Le plan trimestriel est un plan glissant c’est-à-dire un plan dynamique qui progresse au fur et à mesure que le temps passe car les approvisionnements aussi bien que les transports ou les débouchés évoluent constamment.
Plans mensuels
Ce plan est le travail de chacune des raffineries du Groupe. En effet à ce niveau, l'optimisation doit être très réaliste et très souvent, la raffinerie se trouve loin des directions. Aussi on conçoit un petit modèle spécifique pour chaque raffinerie et c'est le service informatique de la raffinerie qui est en charge dans la maintenance et dans l'exécution du modèle.

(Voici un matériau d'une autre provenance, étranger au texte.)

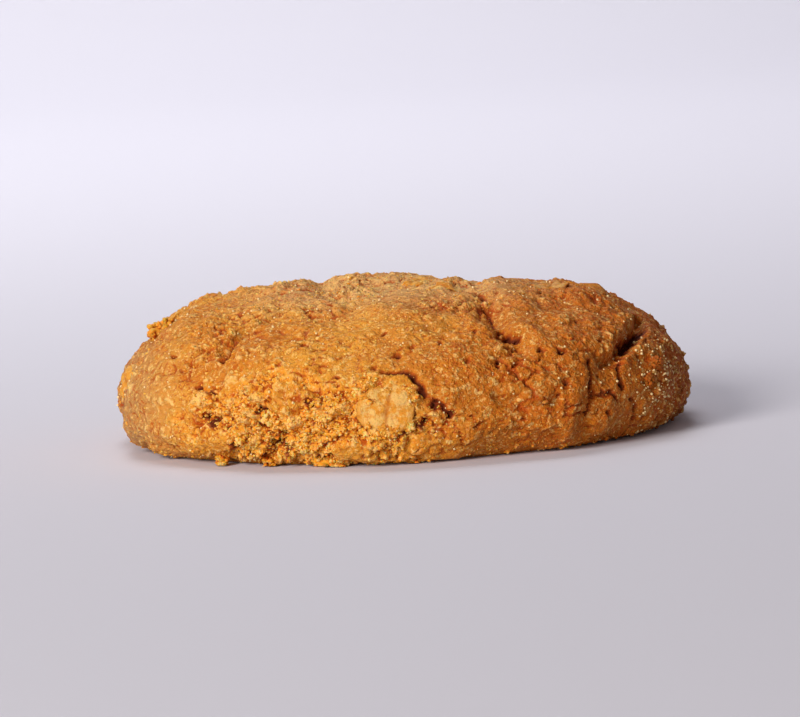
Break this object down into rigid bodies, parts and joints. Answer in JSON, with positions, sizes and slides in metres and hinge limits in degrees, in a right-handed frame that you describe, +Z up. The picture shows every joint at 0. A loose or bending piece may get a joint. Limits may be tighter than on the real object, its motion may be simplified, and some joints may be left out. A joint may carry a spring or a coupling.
{
  "type": "oatmeal cookie",
  "caption": "Thick round oatmeal cookie with a lumpy cracked crown, oat flakes in its crust, a crumbly lower edge at the front and a flat base.",
  "frame": {"origin": "centre of the flat base, on the surface that the cookie rests on", "axes": "+Z up through the crown, -Y towards the viewer of the picture, +X to the right of the picture"},
  "size_m": [0.0674, 0.0694, 0.0183],
  "materials": {
    "baked_dough": "matt golden brown baked dough",
    "oat_flake": "matt pale tan rolled oat",
    "cookie_crumb": "matt yellow brown crumb",
    "sugar": "glossy pale sugar grain"
  },
  "bodies": {
    "root": {"cookie": "baked_dough"}
  },
  "joints": []
}
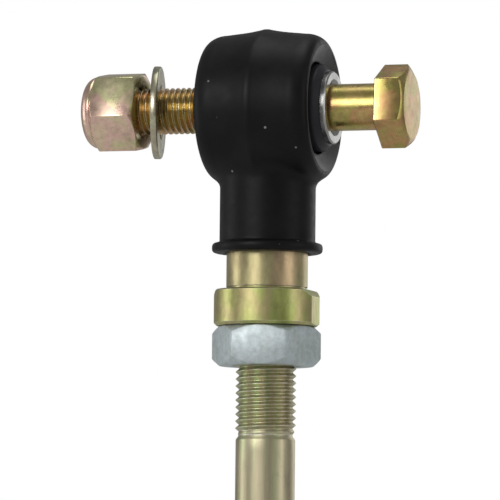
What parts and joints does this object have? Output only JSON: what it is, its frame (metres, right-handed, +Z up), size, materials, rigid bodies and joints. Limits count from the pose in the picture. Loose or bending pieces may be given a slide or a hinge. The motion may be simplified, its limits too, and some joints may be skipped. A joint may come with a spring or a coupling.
{
  "type": "tie rod end",
  "caption": "Tie rod end: ball joint in a rubber dust boot on a threaded bar with a jam nut, and the bolt, washer and lock nut that clamp its ball.",
  "frame": {"origin": "centre of the ball, the point about which the rod end swivels", "axes": "+X along the bolt, from its nut to its head; +Z up the tie rod bar's axis, from the bar's free end to the ball"},
  "size_m": [0.0723, 0.0344, 0.1472],
  "materials": {
    "bar_zinc": "olive zinc plate with lengthwise streaks",
    "silver_zinc": "bright silver zinc plate",
    "body_zinc": "yellow zinc plate",
    "race_steel": "plain ground steel",
    "liner_plastic": "low-friction liner",
    "ball_steel": "ground and plated steel",
    "boot_rubber": "black moulded rubber, slightly glossy",
    "bolt_zinc": "yellow zinc plate, iridescent",
    "washer_zinc": "pale zinc plate",
    "nut_zinc": "yellow zinc plate, iridescent",
    "insert_nylon": "nylon"
  },
  "bodies": {
    "bolt": {"hex_bolt": "bolt_zinc"},
    "ball": {"ball": "ball_steel", "boot_lip_head_side": "boot_rubber", "boot_lip_nut_side": "boot_rubber"},
    "liner": {"liner": "liner_plastic"},
    "rod_end": {"rod_end_body": "body_zinc", "race_half_head_side": "race_steel", "race_half_nut_side": "race_steel", "boot_shell": "boot_rubber"},
    "jam_nut": {"jam_nut": "silver_zinc"},
    "bar": {"tie_rod_bar": "bar_zinc"},
    "washer": {"washer": "washer_zinc"},
    "nut_insert": {"nylon_insert": "insert_nylon"},
    "lock_nut": {"lock_nut": "nut_zinc"}
  },
  "joints": [
    {"name": "swing_about_bolt", "type": "hinge", "parent": "bolt", "child": "ball", "pos_m": [0, 0, 0], "axis": [1, 0, 0], "continuous": true},
    {"name": "tilt_along_bolt", "type": "hinge", "parent": "ball", "child": "liner", "pos_m": [0, 0, 0], "axis": [0, 1, 0], "range_deg": [-12, 12]},
    {"name": "twist_about_bar", "type": "hinge", "parent": "liner", "child": "rod_end", "pos_m": [0, 0, 0], "axis": [0, 0, 1], "range_deg": [-12, 12]},
    {"name": "bar_travel", "type": "slide", "parent": "rod_end", "child": "jam_nut", "axis": [0, 0, -1], "range_m": [0, 0.012]},
    {"name": "bar_turn", "type": "hinge", "parent": "jam_nut", "child": "bar", "pos_m": [0, 0, 0], "axis": [0, 0, -1], "range_deg": [0, 2882]},
    {"name": "washer_slide", "type": "slide", "parent": "bolt", "child": "washer", "axis": [1, 0, 0], "range_m": [0, 0.00551]},
    {"name": "nut_travel", "type": "slide", "parent": "bolt", "child": "nut_insert", "axis": [1, 0, 0], "range_m": [0, 0.00564]},
    {"name": "nut_turn", "type": "hinge", "parent": "nut_insert", "child": "lock_nut", "pos_m": [0, 0, 0], "axis": [1, 0, 0], "range_deg": [0, 1620]}
  ],
  "couplings": [
    {"joint": "bar_turn", "follows": "bar_travel", "rad_per_m": 4188.8},
    {"joint": "nut_travel", "follows": "nut_turn", "m_per_rad": 0.00019894},
    {"joint": "washer_slide", "follows": "nut_turn", "m_per_rad": 0.00019452}
  ]
}
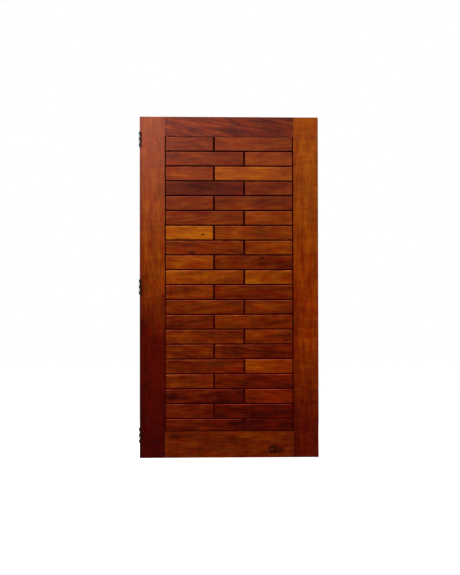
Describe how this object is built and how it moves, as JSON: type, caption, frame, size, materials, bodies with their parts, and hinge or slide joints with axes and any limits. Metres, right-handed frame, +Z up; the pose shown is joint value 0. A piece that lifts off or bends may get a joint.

À ce niveau, les données sont révisées à peu près 15 jours avant le lancement de l'optimisation. Sachant à l'avance quels sont les débouchés à fournir en quantités et en qualités, les arrivages de bruts tout au long du mois à venir, les disponibilités des unités, les moyens d'expédition etc., la raffinerie procède à l'optimisation du modèle linéaire.
Malgré cette proximité du temps, il existe toujours des aléas de dernière heure (par exemple tempête en mer, unité en panne…) qui fausse tout et tout est à refaire.
Si tout est en ordre sans incident majeur, la raffinerie va suivre les résultats obtenus pour faire fonctionner la raffinerie, mais avec des corrections mineures car on est toujours dans un monde dynamique.
En résumé
La planification long/moyen/court terme d'un groupe pétrolier se résume à faire :
- la planification à long terme (horizon 3 ou 5 ans)
- la planification à moyen terme et l'élaboration du budget annuel
- la planification à court terme/trimestrielle avec des périodes glissantes
- l'élaboration du plan mensuel de chacune des raffineries du groupe
- l'ordonnancement journalier basé sur une période hebdomadaire / décadaire
- l'établissement du bilan matière mensuel de chaque raffinerie
- le post-contrôle des productions et contrôle des performances
Afin d'illustrer ces propos, le schéma représente la façon de comparer le virtuel et le réel dans la production d'une raffinerie :
D'autres outils de calculs linéaire et/ou scientifiques sont couramment utilisés pour compléter les plans ci-dessus.